Developers Are Lifting The Cloud, Not The Other Way Around

For all the attention this week about the cloud, it’s evident that it is pretty much a distraction when considering what is really happening. Developers are lifting the cloud, not the other way around.

The big guns of tech are aligning because they have to. It’s a defensive move to serve their existing customer base. It’s not like the old kings are showing substantial revenue increases for new software licenses. But consolidating power to offer legacy technology does show that the cloud is anything you want to call it.

In their new definition of the cloud, the IT-heavy enterprise gets a new version of that old-school database to run the software installed 10 or 15 years ago. An operating system built for the desktop and client/server age can be recast as a cloud service. Older SaaS companies can work with former on-premise foes and happily proclaim that what worked for the past 14 years will be just fine for another two generations or more. Just like cowbell, there is never enough.

But these moves to align CRM and operating systems with legacy databases are not about innovation. They are simply meant to keep the status quo and offer the bread and butter business that have earned them billions in revenue. The real innovation is in the new genre of databases, developer frameworks, social coding services and the APIs enriched with context through data analysis. It’s not to say the cloud lacks value. It has plenty of that. The cloud is really all about value. Prices continue to drop for compute and storage. On Joyent, a developer can now pay by the second.

But look deep into the infrastructure and there are signs even there of the developer’work. Hearing more about this idea of the software-defined data center? It’s this concept that software, not metal switches, do the work with APIs connecting it all together. The APIs connect networks, data stores, all forms of clients and databases, etc. It’s the act of the network going to the app instead of the other way around.

So all the big machines and the pipes are getting abstracted, and the developer, arguably, is driving that change. That tiny smartphone is a server. As again illustrated by Joyent with Project Manta, the big storage and network machines are now becoming part of the operating system. Compute and storage are coming together and in-memory databases make for split-second analytics.

Just.me Founder Keith Teare (who is also one of the original TechCrunch founders), said on The Gillmor Gang this week that the cloud is a constant, but it does not constantly do the same things. The change is evident when looking at how the cloud is used. The real shift is in how the cloud is consumed. Some of it is apps, some of it is devices while some data is pushed and some of it is pulled. The cloud is a data integrator (Message Bus) and a data store but not necessarily meant to be consumed just through a browser.

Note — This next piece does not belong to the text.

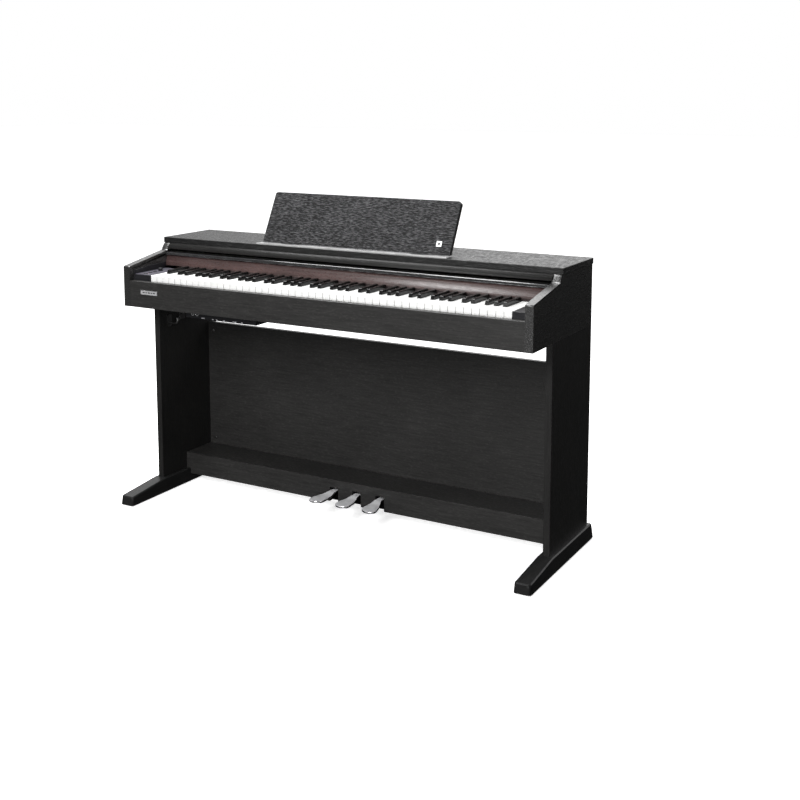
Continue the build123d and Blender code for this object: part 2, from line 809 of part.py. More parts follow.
def speaker(x):
    """Round driver facing down: flange, basket and magnet."""
    basket_z = keybed_top + 4.0
    basket_height = 34.0
    dish_height = 28.0
    flange = rod((x, speaker_y, keybed_top), (0, 0, 1), speaker_opening + speaker_flange, 4.0)
    basket_place = Pos(x, speaker_y, basket_z + basket_height / 2)
    basket = basket_place * Cone(speaker_opening, magnet_radius, basket_height)
    magnet = rod((x, speaker_y, basket_z + basket_height), (0, 0, 1), magnet_radius, 16.0)
    dish = Pos(x, speaker_y, keybed_top + dish_height / 2) * Cone(speaker_opening - 6.0, 14.0, dish_height)
    return flange + basket + magnet - dish


def speakers():
    return group([speaker(-speaker_x), speaker(speaker_x)])


def main_circuit_board():
    """Printed board on four posts, with its larger parts."""
    board_z = keybed_top + post_height
    top = board_z + circuit_thickness
    middle_y = (board_front + board_back) / 2
    board = block(-board_half_width, board_half_width, board_front, board_back, board_z, top)
    for x in (10.0 - board_half_width, board_half_width - 10.0):
        for y in (board_front + 8.0, board_back - 8.0):
            board = board + rod((x, y, keybed_top), (0, 0, 1), 4.0, post_height)
    chips = ((-60.0, 28.0, 3.0), (20.0, 20.0, 3.0), (95.0, 34.0, 22.0))
    for x, size, height in chips:
        half = size / 2
        board = board + block(x - half, x + half, middle_y - half, middle_y + half, top, top + height)
    return board


# --- music rest ------------------------------------------------------------------------
def music_rest():
    """Leaning board, cut level along its bottom, with rounded top corners."""
    top_front = (rest_front + rest_length * lean_y, rest_bottom + rest_length * lean_z)
    top_back = (top_front[0] + rest_thickness * lean_z, top_front[1] - rest_thickness * lean_y)
    outline = [
        (rest_front, rest_bottom),
        top_front,
        top_back,
        (rest_front + rest_level, rest_bottom),
    ]
    board = prism_x(outline, rest_shift - rest_width / 2, rest_shift + rest_width / 2)
    short = [edge for edge in board.edges() if edge.center().Z > rest_bottom + 100.0
             and 0.9 * rest_thickness < edge.length < 1.2 * rest_thickness]
    return fillet(short, rest_corner)


def hinge_places():
    return (rest_shift - hinge_spacing / 2, rest_shift + hinge_spacing / 2)


def music_rest_hinges():
    """Two hinge bases on the lid, each a plate with two ears and a pin."""
    bases = []
    half = hinge_block_width / 2
    plate_top = lid_top + hinge_plate_thickness
    radius = hinge_barrel_radius
    for x in hinge_places():
        base = block(x - half, x + half, hinge_plate_front, hinge_pin_y - 7.0, lid_top, plate_top)
        for x0 in (x - half, x + half - hinge_ear_width):
            x1 = x0 + hinge_ear_width
            base = base + block(x0, x1, hinge_pin_y - radius, hinge_pin_y + radius, lid_top, hinge_pin_z)
            base = base + rod((x0, hinge_pin_y, hinge_pin_z), (1, 0, 0), radius, hinge_ear_width)
            base = base + block(x0, x1, hinge_pin_y - 10.0, hinge_pin_y + 16.0, lid_top, plate_top)
        pin = rod((x - half, hinge_pin_y, hinge_pin_z), (1, 0, 0), hinge_pin_radius, hinge_block_width)
        bases.append(base + pin)
    return group(bases)


def rest_hinge_leaves():
    """Leaves on the back of the board, with barrels that turn on the pins."""
    half = hinge_block_width / 2 - hinge_ear_width - 0.5
    foot_y = rest_front + rest_level + 6.0 * lean_y / lean_z
    foot_z = rest_bottom + 6.0
    end_y = foot_y + hinge_leaf_length * lean_y
    end_z = foot_z + hinge_leaf_length * lean_z
    outline = [
        (foot_y, foot_z),
        (end_y, end_z),
        (end_y + 2.0 * lean_z, end_z - 2.0 * lean_y),
        (hinge_pin_y + 3.4, hinge_pin_z),
        (hinge_pin_y, hinge_pin_z),
    ]
    leaves = []
    for x in hinge_places():
        start = (x - half, hinge_pin_y, hinge_pin_z)
        leaf = prism_x(outline, x - half, x + half)
        leaf = leaf + rod(start, (1, 0, 0), hinge_barrel_radius, 2 * half)
        leaves.append(leaf - rod(start, (1, 0, 0), hinge_pin_radius + running_clearance, 2 * half))
    return group(leaves)


def music_ledge():
    """Low tray in front of the music rest, notched for the hinges, with a lip that holds pages."""
    x0 = rest_shift - rest_width / 2
    x1 = x0 + ledge_width
    tray = block(x0, x1, ledge_front, ledge_back, lid_top, lid_top + ledge_thickness)
    notch_half = hinge_block_width / 2 + 0.5
    for x in hinge_places():
        tray = tray - block(x - notch_half, x + notch_half, hinge_plate_front - 0.5, ledge_back + 1.0,
                            lid_top - 1.0, lid_top + 2 * ledge_thickness)
    lip = block(x0, x1, ledge_front, ledge_front + 4.0, lid_top, lid_top + ledge_lip_height)
    lip = fillet(edges_along(lip, Axis.X, lambda c: c.Z > lid_top + 1.0), 1.2)
    return tray + lip


# --- the whole model -------------------------------------------------------------------
def model():
    """Every piece by its name."""
    pieces = {
        "left_leg_panel": left_leg_panel(),
        "left_foot": left_foot(),
        "foot_glides": foot_glides(),
        "rear_panel": rear_panel(),
        "kick_panel": kick_panel(),
        "pedal_shelf": pedal_shelf(),
        "stand_brackets": stand_brackets(),
        "stand_screws": stand_screws(),
        "headphone_hook": headphone_hook(),
        "pedal_pivot_shaft": pedal_pivot_shaft(),
        "pedal_frame": pedal_frame(),
        "left_cheek": left_cheek(),
        "top_lid": top_lid(),
        "lid_header": lid_header(),
        "key_slip": key_slip(),
        "bottom_board": bottom_board(),
        "back_board": back_board(),
        "key_cover": key_cover(),
        "key_cover_grip": key_cover_grip(),
        "nameboard": nameboard(),
        "key_felt": key_felt(),
        "side_trims": side_trims(),
        "key_pivot_rod": key_pivot_rod(),
        "key_chassis": key_chassis(),
        "key_contact_board": key_contact_board(),
        "left_end_block": control_wells(left_end_block()),
        "right_end_block": right_end_block(),
        "control_panel": control_wells(control_panel()),
        "volume_knob": volume_knob(),
        "power_button": push_button(button_rows[0]),
        "function_button_1": push_button(button_rows[1]),
        "function_button_2": push_button(button_rows[2]),
        "jack_box": jack_box(),
        "speakers": speakers(),
        "main_circuit_board": main_circuit_board(),
        "music_rest": music_rest(),
        "music_rest_hinges": music_rest_hinges(),
        "rest_hinge_leaves": rest_hinge_leaves(),
        "music_ledge": music_ledge(),
    }
    for side in ("leg_panel", "foot", "cheek"):
        pieces["right_" + side] = mirror_x(pieces["left_" + side])
    for step, name in zip((-1, 0, 1), pedal_names):
        pieces[name + "_pedal"] = pedal(step * pedal_pitch, step * pedal_splay)
        pieces[name + "_pedal_spring"] = pedal_spring(step * pedal_pitch)
    for name in white_names + black_names:
        pieces["keys_" + name] = key_group(name)
    return pieces


os.makedirs("parts", exist_ok=True)
for node, shape in model().items():
    shape.label = node
    export_step(shape, f"parts/{node}.step")
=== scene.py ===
import math

import bmesh
import bpy
from mathutils import Euler, Matrix, Vector


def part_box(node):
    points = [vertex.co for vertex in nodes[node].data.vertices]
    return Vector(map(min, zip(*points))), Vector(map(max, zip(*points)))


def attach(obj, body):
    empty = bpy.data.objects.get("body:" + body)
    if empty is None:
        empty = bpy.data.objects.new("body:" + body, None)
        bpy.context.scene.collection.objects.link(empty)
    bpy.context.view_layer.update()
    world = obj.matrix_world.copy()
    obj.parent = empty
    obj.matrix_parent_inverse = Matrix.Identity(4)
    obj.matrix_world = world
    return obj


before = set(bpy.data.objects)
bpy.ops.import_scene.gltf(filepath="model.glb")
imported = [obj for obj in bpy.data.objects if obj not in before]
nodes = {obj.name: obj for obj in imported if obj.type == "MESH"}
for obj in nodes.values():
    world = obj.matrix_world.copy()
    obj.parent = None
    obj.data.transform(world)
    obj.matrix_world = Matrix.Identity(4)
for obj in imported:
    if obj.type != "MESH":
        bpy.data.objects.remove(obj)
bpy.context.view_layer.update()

ROOT = "cabinet_and_stand"
REST_BODY = "music_rest_body"
MM = 0.001
REST_LEAN = 27.0  # degrees that the music rest leans back
JACK_AXIS_Z = 627.0 * MM
KNOB_SWEEP = 140.0  # degrees that the volume knob turns each way
WELD_DISTANCE = 0.02 * MM
PRINT_BEVEL = 0.03 * MM


# --- camera ----------------------------------------------------------------------------
def make_camera():
    """Camera in front and to the right of the piano, a little above its lid."""
    looks_down = 7.31
    looks_left = 29.29
    data = bpy.data.cameras.new("camera")
    data.sensor_width = 36.0
    data.lens = 52.77
    data.shift_y = -0.2
    data.clip_end = 100.0
    camera = bpy.data.objects.new("camera", data)
    camera.location = (1.8359, -2.9436, 1.3149)
    pitch = math.radians(90.0 - looks_down)
    camera.rotation_euler = Euler((pitch, 0.0, math.radians(looks_left)))
    bpy.context.scene.collection.objects.link(camera)
    bpy.context.scene.camera = camera


# --- shader helpers --------------------------------------------------------------------
class NodeTree:
    """Short calls for the nodes that materials and the world share."""

    def __init__(self, owner):
        owner.use_nodes = True
        self.tree = owner.node_tree
        self.tree.nodes.clear()

    def add(self, kind, **settings):
        node = self.tree.nodes.new(kind)
        for key, value in settings.items():
            setattr(node, key, value)
        return node

    def link(self, source, target):
        self.tree.links.new(source, target)

    def spread(self, factor, low, high, new_low, new_high, kind="LINEAR"):
        """Moves a factor from one range to another."""
        node = self.add("ShaderNodeMapRange", interpolation_type=kind)
        node.inputs["From Min"].default_value = low
        node.inputs["From Max"].default_value = high
        node.inputs["To Min"].default_value = new_low
        node.inputs["To Max"].default_value = new_high
        self.link(factor, node.inputs["Value"])
        return node.outputs["Result"]

    def combine(self, operation, first, second):
        node = self.add("ShaderNodeMath", operation=operation)
        for index, value in enumerate((first, second)):
            if isinstance(value, float):
                node.inputs[index].default_value = value
            else:
                self.link(value, node.inputs[index])
        return node.outputs[0]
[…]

Andreessen Horowitz Partner Peter Levine said in an interview this past week that 15 to 20 years ago it was all Microsoft with the WinAPI. Every program and every API call was done to Windows. Now we see the entire disaggregation of the API. Companies now expect APIs. All of that has helped accelerate development.

It is the year of the developer, and that is evident with GitHub, which now has about 10,000 subscribers signing up every day, Levine said that for the past few years, the developer crescendo has lifted the cloud. The cloud players see that value and  cater to developer interests so they will build more apps. More apps means the need for more cloud services. Smartphone makers and the carriers all have their own interests in fostering deeper developer ecosystems as it means more customers buying the time and the data to fill those devices. As Levine said, it all flows downstream.

And so take another look when the news hits about more big legacy players happily talking about the greatness of the cloud. Sure it’s awesome, but it would be meaningless if it were not for all those developers using it to make all the cool things we use everyday on those supercomputers we have ready in our pockets to connect us to the world.